In May 1812, Mr Fitzwilliam Darcy is walking down a London street. As has been his practice of late, he had been turning over the words of Elizabeth Bennet in his mind. ‘Had you acted in a more gentlemanlike manner’. Distracted, he doesn’t notice a shabby young man in a long coat brush past him. Israel Fagin, at the beginning of his long and disreputable career (which was to lead to literary fame and the condemned cell at Newgate), had taken something from his pocket – but what?
Now you have written your letter, and dried the ink with ‘pounce’ powdered chalk, crushed cuttlefish bone or something similar. Blotting paper did exist but was expensive and little used until late in the nineteenth century. Rather powder was shaken over the writing with a ‘pounce pot’, a little container that looked like a pepper pot. The excess was then shaken off, creating work for the housemaid who had to dust and sweep the room.

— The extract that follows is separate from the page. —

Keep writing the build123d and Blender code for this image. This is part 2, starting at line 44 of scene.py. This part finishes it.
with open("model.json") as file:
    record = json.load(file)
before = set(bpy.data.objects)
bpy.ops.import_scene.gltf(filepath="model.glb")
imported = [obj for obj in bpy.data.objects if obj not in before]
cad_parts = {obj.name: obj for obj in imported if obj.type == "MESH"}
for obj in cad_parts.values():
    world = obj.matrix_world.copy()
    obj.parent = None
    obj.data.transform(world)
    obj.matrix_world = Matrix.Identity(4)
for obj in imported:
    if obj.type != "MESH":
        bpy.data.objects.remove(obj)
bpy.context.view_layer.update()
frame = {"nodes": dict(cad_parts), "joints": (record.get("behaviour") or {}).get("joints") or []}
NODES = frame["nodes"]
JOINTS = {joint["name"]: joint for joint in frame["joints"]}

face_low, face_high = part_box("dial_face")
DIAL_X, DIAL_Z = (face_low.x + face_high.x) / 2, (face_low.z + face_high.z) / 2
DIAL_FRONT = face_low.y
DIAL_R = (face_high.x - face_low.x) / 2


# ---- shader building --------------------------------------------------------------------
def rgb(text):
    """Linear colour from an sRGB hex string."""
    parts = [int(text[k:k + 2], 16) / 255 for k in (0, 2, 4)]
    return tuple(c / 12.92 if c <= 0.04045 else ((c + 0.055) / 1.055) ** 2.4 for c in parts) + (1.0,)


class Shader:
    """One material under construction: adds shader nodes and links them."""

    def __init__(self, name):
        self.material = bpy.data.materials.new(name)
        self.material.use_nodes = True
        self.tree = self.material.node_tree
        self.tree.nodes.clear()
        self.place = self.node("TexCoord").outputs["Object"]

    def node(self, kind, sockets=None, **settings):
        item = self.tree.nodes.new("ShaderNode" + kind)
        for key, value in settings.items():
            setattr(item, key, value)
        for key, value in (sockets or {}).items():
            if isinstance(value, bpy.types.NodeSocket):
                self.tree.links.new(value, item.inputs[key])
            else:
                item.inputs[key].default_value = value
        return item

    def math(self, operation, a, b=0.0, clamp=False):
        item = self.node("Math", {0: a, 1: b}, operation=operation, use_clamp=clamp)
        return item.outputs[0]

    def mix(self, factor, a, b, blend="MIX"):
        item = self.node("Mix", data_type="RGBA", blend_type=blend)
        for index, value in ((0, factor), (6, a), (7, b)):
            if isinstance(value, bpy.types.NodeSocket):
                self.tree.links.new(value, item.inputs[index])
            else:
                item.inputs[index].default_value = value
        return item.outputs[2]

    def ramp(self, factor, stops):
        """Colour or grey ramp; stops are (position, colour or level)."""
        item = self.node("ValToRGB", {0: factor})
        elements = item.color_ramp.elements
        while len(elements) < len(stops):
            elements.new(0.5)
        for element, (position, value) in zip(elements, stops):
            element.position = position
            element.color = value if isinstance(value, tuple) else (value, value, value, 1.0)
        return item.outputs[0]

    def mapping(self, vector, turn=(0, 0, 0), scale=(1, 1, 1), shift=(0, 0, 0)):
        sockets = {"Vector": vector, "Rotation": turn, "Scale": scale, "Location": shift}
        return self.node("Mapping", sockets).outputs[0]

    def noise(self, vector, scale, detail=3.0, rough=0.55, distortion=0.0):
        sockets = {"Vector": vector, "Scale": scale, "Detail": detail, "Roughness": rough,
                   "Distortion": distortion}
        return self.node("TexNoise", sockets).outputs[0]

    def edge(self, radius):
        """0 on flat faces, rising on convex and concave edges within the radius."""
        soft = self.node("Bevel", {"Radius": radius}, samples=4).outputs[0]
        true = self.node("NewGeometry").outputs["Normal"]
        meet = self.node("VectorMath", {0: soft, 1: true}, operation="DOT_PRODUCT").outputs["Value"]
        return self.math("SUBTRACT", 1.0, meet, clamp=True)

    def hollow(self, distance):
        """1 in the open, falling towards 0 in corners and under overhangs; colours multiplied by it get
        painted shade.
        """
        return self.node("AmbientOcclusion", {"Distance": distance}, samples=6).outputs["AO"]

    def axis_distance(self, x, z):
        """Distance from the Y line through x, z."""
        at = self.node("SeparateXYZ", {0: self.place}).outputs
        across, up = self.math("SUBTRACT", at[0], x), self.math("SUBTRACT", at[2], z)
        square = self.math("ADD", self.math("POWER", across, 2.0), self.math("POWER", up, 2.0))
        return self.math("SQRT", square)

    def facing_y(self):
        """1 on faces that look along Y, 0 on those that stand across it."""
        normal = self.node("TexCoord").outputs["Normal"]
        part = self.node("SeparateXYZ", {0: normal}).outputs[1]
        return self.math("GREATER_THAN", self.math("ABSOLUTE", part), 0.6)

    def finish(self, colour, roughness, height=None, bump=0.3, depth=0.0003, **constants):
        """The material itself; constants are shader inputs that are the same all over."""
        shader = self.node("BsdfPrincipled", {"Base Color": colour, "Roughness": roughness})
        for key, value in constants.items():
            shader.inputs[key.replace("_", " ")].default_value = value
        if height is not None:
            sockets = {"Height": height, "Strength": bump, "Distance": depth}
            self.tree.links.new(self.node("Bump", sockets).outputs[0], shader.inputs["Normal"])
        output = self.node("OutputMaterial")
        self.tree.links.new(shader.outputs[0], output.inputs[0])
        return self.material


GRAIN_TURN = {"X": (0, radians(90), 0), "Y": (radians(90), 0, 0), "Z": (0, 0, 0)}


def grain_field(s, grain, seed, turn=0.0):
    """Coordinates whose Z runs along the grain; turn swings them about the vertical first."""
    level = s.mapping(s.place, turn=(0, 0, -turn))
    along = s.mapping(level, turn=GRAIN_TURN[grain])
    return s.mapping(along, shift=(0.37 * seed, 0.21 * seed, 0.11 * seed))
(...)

The letter was then folded before being addressed. Envelopes as we know them didn’t exist, references to envelopes in contemporary writing refer to a second sheet of paper wrapping round (enveloping – hence the word envelope) the first. However unless your letter ran to two pages you didn’t use a second sheet as letters were charged by the page.
Seals and Pounce Pot
The folded letter was then sealed to keep the contents secure. There were two ways of doing this, first using wax. A hard material, known as sealing wax, was melted, often in a little ladle, and a small amount poured onto the letter. Left to cool for a few moments the seal was then pressed into the wax to make the seal secure. Seals would be engraved with initials, coats of arms or other devices. In the nineteenth century there was a fashion for ‘motto seals’. It was considered impolite to use a motto seal on letters to anybody other than very close friends, a very wise restriction considering the trouble that Bathsheba Everdene caused in sending a valentine card to Farmer Boldwood, using a motto seal.

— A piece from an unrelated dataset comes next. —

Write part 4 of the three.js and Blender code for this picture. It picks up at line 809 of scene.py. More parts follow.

Wafer Seal, Wafers and Letter sealed with a wafer
The other way of sealing a letter was with a ‘wafer’. There were two types of adhesive wafers, the simplest and earliest were usually made at home. A sheet of very thin paper was coated with paste (the old fashioned flour & water paste works very well) and left to dry hard. The paper is turned over and pasted on the other side. When hard and stiff the paper is cut into half inch squares. To seal a letter the wafer is moistened with the tongue on either side and placed between the two papers to be sealed. A ‘wafer seal’, a seal with a cross hatched end, was pressed down and so sealed the letter. The second sort of wafer was only glued on one side and was placed over the two sheets and pressed down with a flat seal. This type of wafer continued in use to close envelopes as they developed, sometimes with mottos. They were collected in the nineteenth century.
Wafer Seal and album of Wafers
Now your letter could be posted. It was taken to a local post office and left there. It would then be dispatched to the recipient who had to pay for the letter. This was one of the issues that would be addressed through the genius of Rowland Hill a few years after our period.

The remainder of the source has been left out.